Positron Annihilation Lifetimes Spectroscopy
Positron Annihilation Lifetime spectroscopy (PALS) is a powerful tool for studying vacancy-type defects in solids. It is used in many different fields of materials science such as semi-conductors to determine vacancies in the microstructure or polymeric materials in order to measure the size of micropores.
The positrons from a sodium-22 (Na-22) source enter the materials and interact until they lose energy. When the positron has an energy of 100eV, it will combine with an electron from the materials to form a positronium. The positronium has a short life and will release two gamma rays of 511 keV. The time it takes to release the gamma rays is directly related to the size of the hole in the material.
Why use PALS?
The sizes of the holes in materials can be readily determined using a number of routine techniques, such as transmission electron microscopy (TEM), BET surface analysis, and positron annihilation lifetime spectroscopy (PALS).
TEM can give information at the atomic level but involves extensive sample preparation, and many materials of interest to this program are unstable under electron beam irradiation and high vacuum conditions. The BET technique uses inert gases to probe the porosity and surface area of materials. It gives information on pore sizes from 3 - 100 nanometres. BET also requires high vacuum conditions, and can give information about pore connectivity provided it is connected to surface pores.
PALS can provide information on holes from as small as an atomic vacancy (0.2 nm) to those up to 10 nm in bulk materials or in films. The advantage of PALS is the minimal sample preparation, making it ideal for comparing changes in the properties of materials under going various processes.
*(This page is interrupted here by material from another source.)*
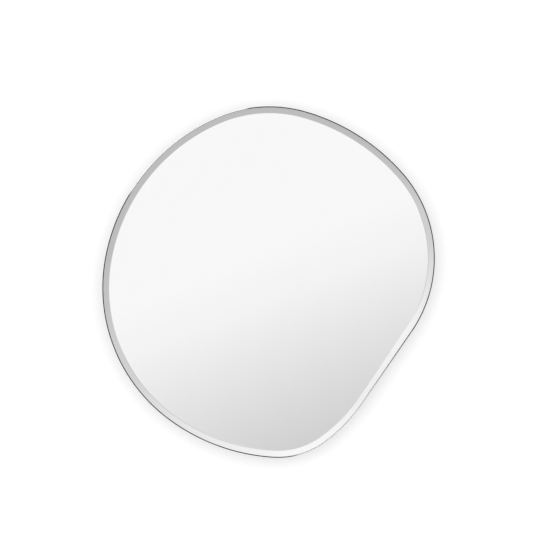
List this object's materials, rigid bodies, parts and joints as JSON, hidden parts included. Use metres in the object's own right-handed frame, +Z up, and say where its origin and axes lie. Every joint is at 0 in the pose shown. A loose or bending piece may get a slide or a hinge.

The high end technologies used to characterise porosity in materials include: small angle neutron and X-ray scattering (SANS and SAXS), neutron and X-ray reflectrometry, and slow positron spectroscopy. The different nuclear probes used in these techniques (neutrons, x-rays, positrons and electrons) can yield valuable additional information. At ANSTO's Nuclear Sensors facility, we have a digital PALS system using BaF2 scintillators coupled to photomultiplier tubes. We are developing two types of systems incorporating two and three detectors.